I cannot conceive that Lucretius, when he meditated that poem whose

doctrines are yet the basis of our metaphysical knowledge, and whose

eloquence has been the wonder of mankind, wrote in awe of such censure

as the hired sophists of the impure and superstitious noblemen of Rome

might affix to what he should produce. It was at the period when

Greece was led captive and Asia made tributary to the Republic, fast

verging itself to slavery and ruin, that a multitude of Syrian

captives, bigoted to the worship of their obscene Ashtaroth, and the

unworthy successors of Socrates and Zeno, found there a precarious

subsistence by administering, under the name of freedmen, to the vices

and vanities of the great. These wretched men were skilled to plead,

with a superficial but plausible set of sophisms, in favour of that

contempt for virtue which is the portion of slaves, and that faith in

portents, the most fatal substitute for benevolence in the

imaginations of men, which, arising from the enslaved communities of

the East, then first began to overwhelm the western nations in its

stream. Were these the kind of men whose disapprobation the wise and

lofty-minded Lucretius should have regarded with a salutary awe? The

latest and perhaps the meanest of those who follow in his footsteps

would disdain to hold life on such conditions.
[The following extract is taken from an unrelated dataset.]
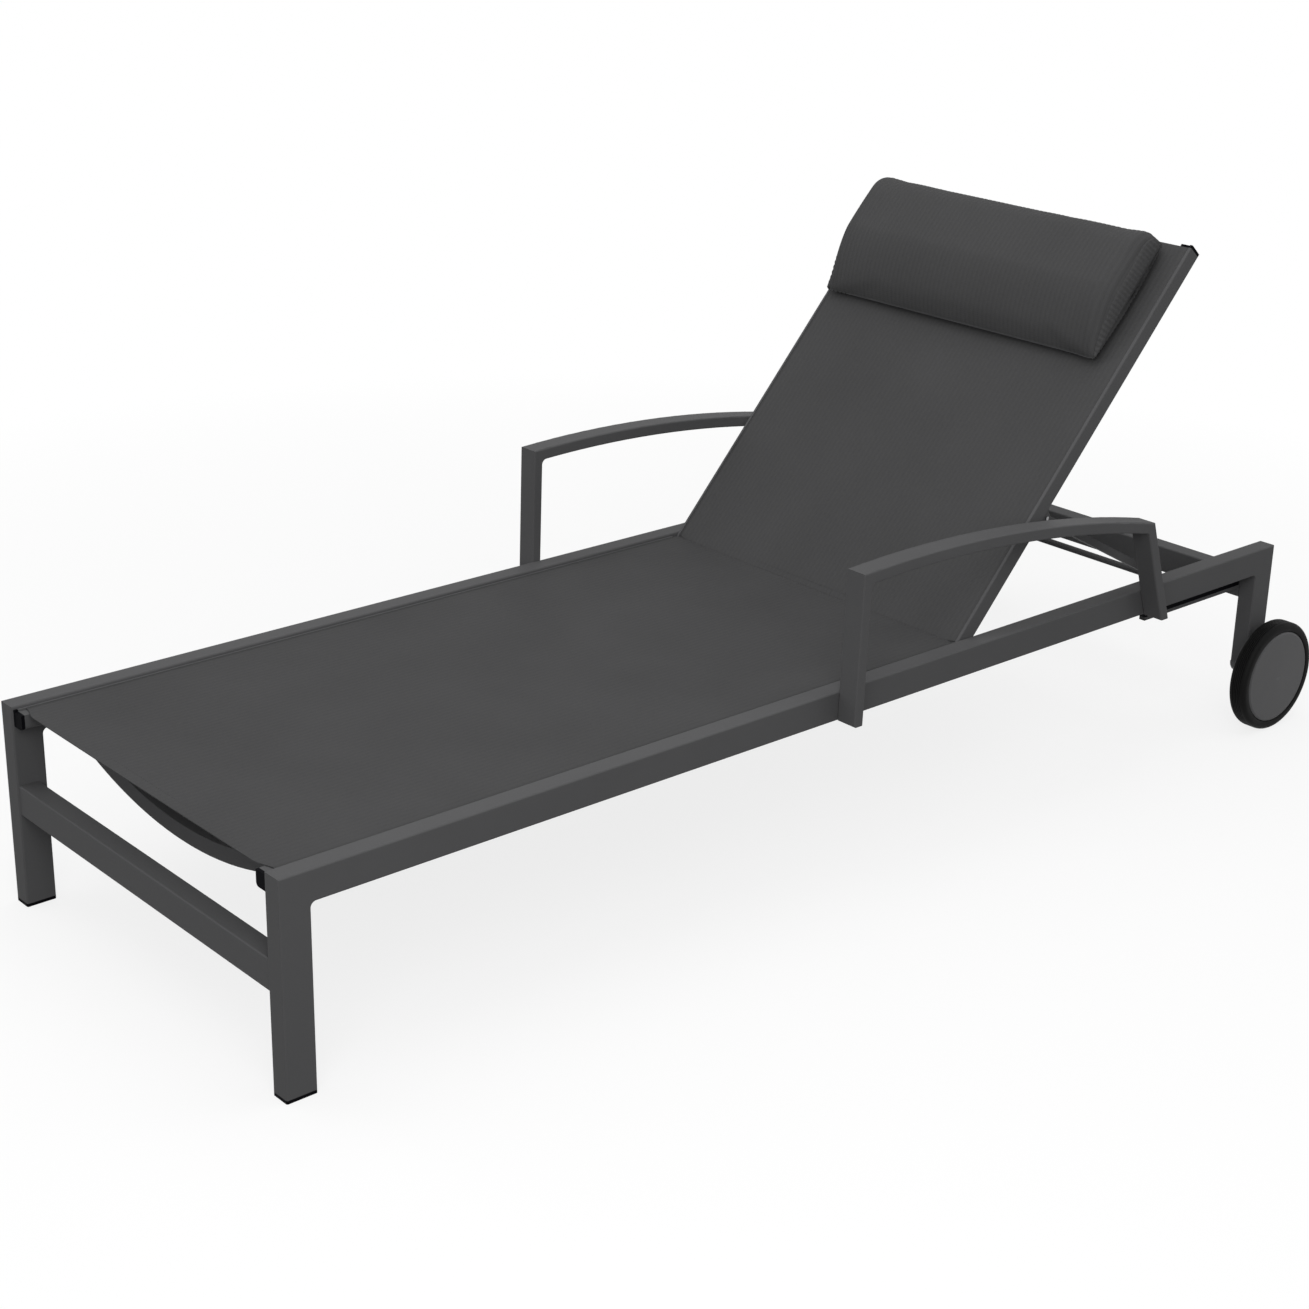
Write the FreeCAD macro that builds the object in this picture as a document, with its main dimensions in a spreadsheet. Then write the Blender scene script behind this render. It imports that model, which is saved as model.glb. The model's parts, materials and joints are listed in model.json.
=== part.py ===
import FreeCAD, Part
import math
import os
import re
import Sketcher
from FreeCAD import Vector

os.makedirs("parts", exist_ok=True)
doc = FreeCAD.newDocument("sun_lounger")

# ---------------------------------------------------------------- dimensions
# Millimetres and degrees.  +Z is up, the foot end faces -Y, the head end +Y.
# The origin lies on the ground, half way along and half way across the part.
# "ahead" counts from the front faces of the front legs towards the head end.
SIZES = [
    # side frames: two rails with mitred legs, joined by two crossbars
    ("frame_length", "2000"),
    ("frame_width", "708"),
    ("frame_height", "312.4"),
    ("rail_width", "31"),
    ("rail_height", "45"),
    ("leg_depth", "46"),
    ("corner_radius", "8"),
    ("tube_wall", "2"),
    ("edge_round", "2.5"),
    ("foot_cap_height", "5"),
    ("front_bar_bottom", "145.5"),
    ("front_bar_height", "45.8"),
    ("front_bar_depth", "31"),
    ("front_bar_ahead", "2"),
    ("rear_bar_drop", "47.4"),
    ("rear_bar_height", "45"),
    ("rear_bar_depth", "33"),
    # sling rails and the bowed spreaders between them
    ("sling_rail_width", "23"),
    ("sling_rail_height", "25.5"),
    ("sling_rail_wall", "2"),
    ("sling_rail_round", "5.7"),
    ("sling_lip_width", "5"),
    ("sling_lip_round", "2"),
    ("sling_recess", "2.6"),
    ("sling_thickness", "2"),
    ("seat_drop", "4.1"),
    ("seat_gap", "0.3"),
    ("seat_rail_ahead", "8"),
    ("seat_rail_short", "18"),
    ("rail_plug", "5"),
    ("seat_sling_ahead", "11"),
    ("seat_sling_short", "9"),
    ("front_screw_ahead", "45"),
    ("rear_screw_inset", "114"),
    ("bow_sag", "69"),
    ("bow_drop", "4"),
    ("bow_height", "23.5"),
    ("bow_depth", "29"),
    ("front_bow_ahead", "72"),
    ("rear_bow_inset", "74"),
    # backrest, turning on two bolts at the rear ends of the seat rails
    ("back_angle", "48.2"),
    ("hinge_from_tail", "758"),
    ("back_side_gap", "1.5"),
    ("back_length", "736"),
    ("back_cap", "5"),
    ("back_sling_start", "4"),
    ("lower_bow_start", "60"),
    ("upper_bow_inset", "81"),
    ("hinge_bolt_radius", "4"),
    ("hinge_head_radius", "7.2"),
    ("hinge_washer_radius", "8"),
    ("hinge_clearance", "0.05"),
    # headrest cushion with its two fastening strips
    ("pillow_width", "580"),
    ("pillow_end_gap", "3"),
    ("pillow_length", "226"),
    ("pillow_height", "52"),
    ("pillow_round", "20"),
    ("strip_height", "2"),
    ("strip_width", "30"),
    ("strip_length", "420"),
    ("strip_inset", "25"),
    # prop stay behind the backrest and the racks that carry its rod
    ("pin_along", "254.4"),
    ("pin_behind", "28.8"),
    ("pin_radius", "3"),
    ("pin_head_radius", "5.4"),
    ("prop_length", "390.1"),
    ("prop_slope", "28.1"),
    ("prop_fold", "1"),
    ("arm_width", "11"),
    ("arm_depth", "12"),
    ("arm_eye_radius", "8"),
    ("arm_side_gap", "1.7"),
    ("rod_radius", "5.5"),
    ("rod_end_gap", "1"),
    ("lug_width", "4"),
    ("lug_length", "34"),
    ("rack_width", "11"),
    ("rack_height", "39"),
    ("rack_drop", "31.4"),
    ("rack_from_hinge", "448"),
    ("rack_chamfer", "8"),
    ("rack_stop_lead", "1.8"),
    ("rack_bar_height", "6"),
    ("rack_screw_inset", "11"),
    ("rack_screw_drop", "7"),
    ("notch_depth", "1.6"),
    # armrests on the outer faces of the rails
    ("armrest_width", "36"),
    ("armrest_thickness", "18.5"),
    ("armrest_radius", "2290"),
    ("armrest_before_hinge", "289.4"),
    ("armrest_beyond_hinge", "368.5"),
    ("armrest_front_rise", "187.6"),
    ("armrest_rear_rise", "129.1"),
    ("armrest_fillet", "9"),
    ("front_post_depth", "17"),
    ("front_post_lean", "4.6"),
    ("rear_post_foot", "19.1"),
    ("rear_post_neck", "14.4"),
    ("rear_post_lean", "59.5"),
    ("armrest_bolt_radius", "3"),
    ("armrest_head_radius", "5.1"),
    ("armrest_bolt_drop", "37.4"),
    # wheels outside the rear legs
    ("wheel_radius", "95.7"),
    ("wheel_width", "29"),
    ("wheel_gap", "28"),
    ("disc_radius", "79.5"),
    ("tyre_round", "5"),
    ("tyre_lip", "4"),
    ("rim_seat", "2"),
    ("rim_wall", "4"),
    ("rim_inset", "3"),
    ("web_inset", "8"),
    ("web_thickness", "4"),
    ("boss_radius", "14.4"),
    ("boss_play", "1"),
    ("boss_inset", "6"),
    ("disc_edge", "1.5"),
    ("disc_bevel", "3"),
    ("disc_crown", "1.5"),
    ("axle_inset", "29.4"),
    ("axle_radius", "6"),
    ("axle_head_radius", "10.2"),
    ("axle_clearance", "0.05"),
    ("axle_end_inset", "4"),
    ("axle_clip_radius", "10.8"),
    ("axle_clip_width", "1.4"),
    ("leg_over_axle", "7.3"),
    ("axle_block_spigot", "20"),
    # small clearances and fixings
    ("fit_gap", "0.3"),
    ("bore_clearance", "0.2"),
    ("screw_radius", "2.5"),
    ("screw_head_radius", "4.5"),
    ("screw_head_height", "3"),
    ("flat_head_height", "1"),
    ("bolt_head_height", "4"),
    ("bolt_reach", "4"),
    ("cap_spigot", "15"),
    ("joint_overlap", "1"),
    ("cut_margin", "5"),
]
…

The Poem now presented to the Public occupied little more than six

months in the composition. That period has been devoted to the task

with unremitting ardour and enthusiasm. I have exercised a watchful

and earnest criticism on my work as it grew under my hands. I would

willingly have sent it forth to the world with that perfection which

long labour and revision is said to bestow. But I found that, if I

should gain something in exactness by this method, I might lose much

of the newness and energy of imagery and language as it flowed fresh

from my mind. And, although the mere composition occupied no more than

six months, the thoughts thus arranged were slowly gathered in as many

years.


I trust that the reader will carefully distinguish between those

opinions which have a dramatic propriety in reference to the

characters which they are designed to elucidate, and such as are

properly my own. The erroneous and degrading idea which men have

conceived of a Supreme Being, for instance, is spoken against, but not

the Supreme Being itself. The belief which some superstitious persons

whom I have brought upon the stage entertain of the Deity, as

injurious to the character of his benevolence, is widely different

from my own. In recommending also a great and important change in the

spirit which animates the social institutions of mankind, I have

avoided all flattery to those violent and malignant passions of our

nature which are ever on the watch to mingle with and to alloy the

most beneficial innovations. There is no quarter given to Revenge, or

Envy, or Prejudice. Love is celebrated everywhere as the sole law

which should govern the moral world.


DEDICATION.


There is no danger to a man that knows

What life and death is: there's not any law

Exceeds his knowledge; neither is it lawful

That he should stoop to any other law.--CHAPMAN.